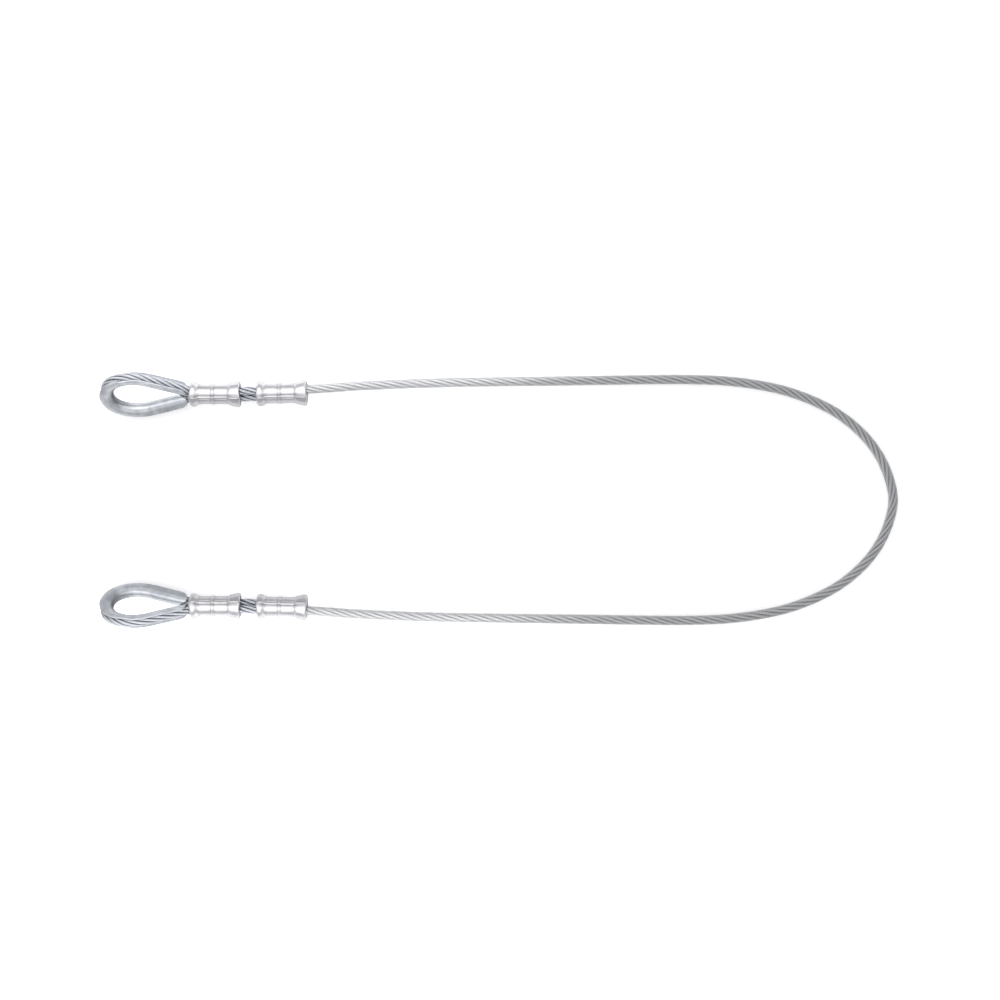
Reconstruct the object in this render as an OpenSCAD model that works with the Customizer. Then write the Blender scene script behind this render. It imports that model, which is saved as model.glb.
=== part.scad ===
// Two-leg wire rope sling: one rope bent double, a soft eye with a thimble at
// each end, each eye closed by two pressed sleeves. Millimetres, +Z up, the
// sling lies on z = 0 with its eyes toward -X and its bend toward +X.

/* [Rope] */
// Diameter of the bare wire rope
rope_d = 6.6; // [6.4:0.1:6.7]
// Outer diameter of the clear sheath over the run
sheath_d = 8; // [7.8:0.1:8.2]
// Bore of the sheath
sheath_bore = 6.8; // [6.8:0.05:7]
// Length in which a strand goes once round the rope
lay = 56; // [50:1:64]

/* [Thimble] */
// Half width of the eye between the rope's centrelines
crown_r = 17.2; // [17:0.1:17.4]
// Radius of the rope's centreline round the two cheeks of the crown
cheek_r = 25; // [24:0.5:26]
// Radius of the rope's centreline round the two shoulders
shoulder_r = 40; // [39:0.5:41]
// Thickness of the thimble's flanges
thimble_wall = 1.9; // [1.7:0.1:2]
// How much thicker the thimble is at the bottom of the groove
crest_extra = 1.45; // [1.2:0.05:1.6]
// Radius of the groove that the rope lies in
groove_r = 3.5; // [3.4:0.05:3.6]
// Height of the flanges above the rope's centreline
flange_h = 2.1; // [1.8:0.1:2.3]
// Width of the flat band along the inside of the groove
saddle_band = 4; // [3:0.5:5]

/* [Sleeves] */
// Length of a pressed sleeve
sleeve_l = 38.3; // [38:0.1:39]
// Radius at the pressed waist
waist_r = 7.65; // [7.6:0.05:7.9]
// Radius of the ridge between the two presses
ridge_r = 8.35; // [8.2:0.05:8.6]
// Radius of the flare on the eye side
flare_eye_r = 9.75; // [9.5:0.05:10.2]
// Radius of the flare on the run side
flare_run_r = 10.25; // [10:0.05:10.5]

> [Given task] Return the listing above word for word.

> [Exercise solution]
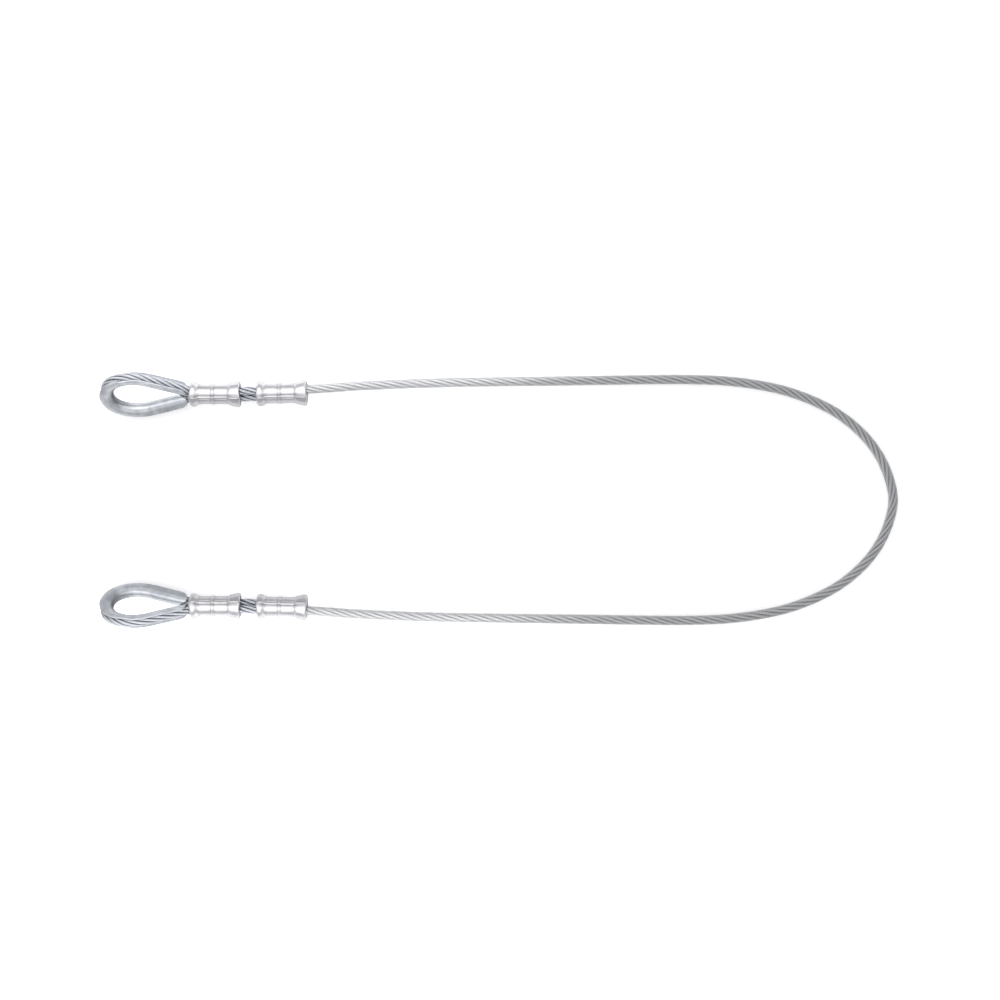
Reconstruct the object in this render as an OpenSCAD model that works with the Customizer. Then write the Blender scene script behind this render. It imports that model, which is saved as model.glb.
=== part.scad ===
// Two-leg wire rope sling: one rope bent double, a soft eye with a thimble at
// each end, each eye closed by two pressed sleeves. Millimetres, +Z up, the
// sling lies on z = 0 with its eyes toward -X and its bend toward +X.

/* [Rope] */
// Diameter of the bare wire rope
rope_d = 6.6; // [6.4:0.1:6.7]
// Outer diameter of the clear sheath over the run
sheath_d = 8; // [7.8:0.1:8.2]
// Bore of the sheath
sheath_bore = 6.8; // [6.8:0.05:7]
// Length in which a strand goes once round the rope
lay = 56; // [50:1:64]

/* [Thimble] */
// Half width of the eye between the rope's centrelines
crown_r = 17.2; // [17:0.1:17.4]
// Radius of the rope's centreline round the two cheeks of the crown
cheek_r = 25; // [24:0.5:26]
// Radius of the rope's centreline round the two shoulders
shoulder_r = 40; // [39:0.5:41]
// Thickness of the thimble's flanges
thimble_wall = 1.9; // [1.7:0.1:2]
// How much thicker the thimble is at the bottom of the groove
crest_extra = 1.45; // [1.2:0.05:1.6]
// Radius of the groove that the rope lies in
groove_r = 3.5; // [3.4:0.05:3.6]
// Height of the flanges above the rope's centreline
flange_h = 2.1; // [1.8:0.1:2.3]
// Width of the flat band along the inside of the groove
saddle_band = 4; // [3:0.5:5]

/* [Sleeves] */
// Length of a pressed sleeve
sleeve_l = 38.3; // [38:0.1:39]
// Radius at the pressed waist
waist_r = 7.65; // [7.6:0.05:7.9]
// Radius of the ridge between the two presses
ridge_r = 8.35; // [8.2:0.05:8.6]
// Radius of the flare on the eye side
flare_eye_r = 9.75; // [9.5:0.05:10.2]
// Radius of the flare on the run side
flare_run_r = 10.25; // [10:0.05:10.5]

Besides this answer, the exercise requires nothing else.